そうすると、同じ年収であっても、退職金や企業年金の有無によってその実質的な年収は異なることになる。
外資系金融の場合には、退職金は1年当たり基本給(「年収」ではない!)の1割位が積立られ、確定拠出型年金制度(401k)が用意されているケースが結構多い。
例えば、年収1000万円(基本給800万円、ボーナス200万円)の場合であれば、退職金80万円(基本給800万円の1割)と確定拠出年金(最大年間60万円程度)がこれに実質的に加わることになるので、実質的な年収は1000+80+60=1140万円にもなる。
退職金や年金が全くない場合と比べると1割以上も差があることとなる。
転職に際しては、退職金や企業年金に無頓着な人も結構いるので、ここは要チェックである。
<外資系金融志望者が年収以外に留意すべきこと:退職金、年金他>
https://career21.jp/2019-03-24-143719
3. フリーランスの年収1000万円とサラリーマンの年収1000万円の意味は異なる
①フリーランスは「月収」と言っている時点で要注意
働き方改革の一流れや、ネットIT系技術の進展に伴い、最近ではフリーランスという働き方が注目されてきている。中には、大手のサラリーマンの年収を遥かに凌ぐ者も出てきているようだ。
しかし、上述の通り、年収水準が同程度であれば、サラリーマンの方がフリーランスよりも恵まれている場合が多いのではないだろうか?
例えば、安定性・継続性の観点からすると、通常は大手のサラリーマンの方が少々羽振りの良いフリーランスよりも優位なのではないだろうか?
そもそも、サラリーマンの場合は「年収」について語るのであるが、フリーランスの場合は「月収」という言い方をすることが多い。「月収」というのはそれを単に12倍して「年収」に換算していいものかよくわからない。

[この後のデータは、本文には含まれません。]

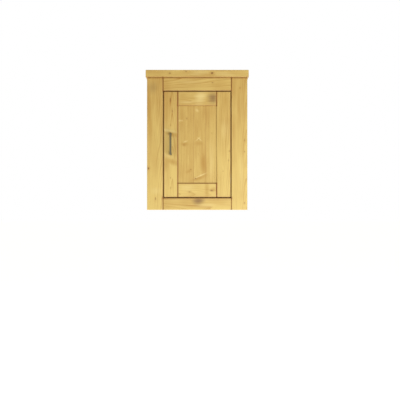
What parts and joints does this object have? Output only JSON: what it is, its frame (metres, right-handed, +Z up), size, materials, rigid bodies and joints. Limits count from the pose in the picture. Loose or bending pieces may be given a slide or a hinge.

わずか数か月先の収入が読めないから「月収」という言い方をしているのかも知れない。
また、穿った見方をすれば、収入にアップダウンがあるのは仕方が無いが、もっとも多い月間を捉えて「月収」としているのであればフェアではない。
サラリーマンの場合だと、ボーナス月の「月収」を持ち出すと通常月の2倍以上になるだろう。
従って、フリーランスの場合も「年収」で表現してもらわないとサラリーマンとは比較できないわけである。
②フリーランスには、当然、退職金や企業年金は無い。
このため、同じ年収1000万円であれば、サラリーマンに軍配ということになる。
退職金とか企業年金は税制においてもかなりの優遇措置を受けているので、これがあるのと無いのとでは大きな違いとなる。
以上を踏まえると、サラリーマンからフリーランスへの転身を検討するに当たっては、目先の年収だけではなく、安定性や退職金・年金も踏まえた、生涯賃金の観点から広く考えるべきである。
現状年収1000万円あるサラリーマンからすると、少なくとも年収ベースで現状の倍の2000万円位の年収が見込めるようでないと安易にフリーランスとなるべきではないだろう。
最後に ~結局、商社や大手金融機関は恵まれている~
以上まとめると、商社や大手金融機関は経済的に恵まれているということがわかる。
同じ年収1000万円といっても、歩合や海外勤務が無くてもいいし、年収は安定しているし、アップサイドもまだまだある。それに、退職金とか企業年金も充実している。
それを認識しているかどうかはわからないが、感覚的のそのあたりを感じているからこそ、東大、早慶の学生の多くが商社や大手金融機関に行きたがるのではないだろうか?
もっとも、ほとんど国内でしか稼げない金融機関については、これからどう変わるかはわからない。給与水準が維持できるかはわからないし、退職金・年金も削られる可能性がある。このあたりの危機感と対応策をも踏まえた上で、就活或いは転職における企業選択をしていくことが必要であろう。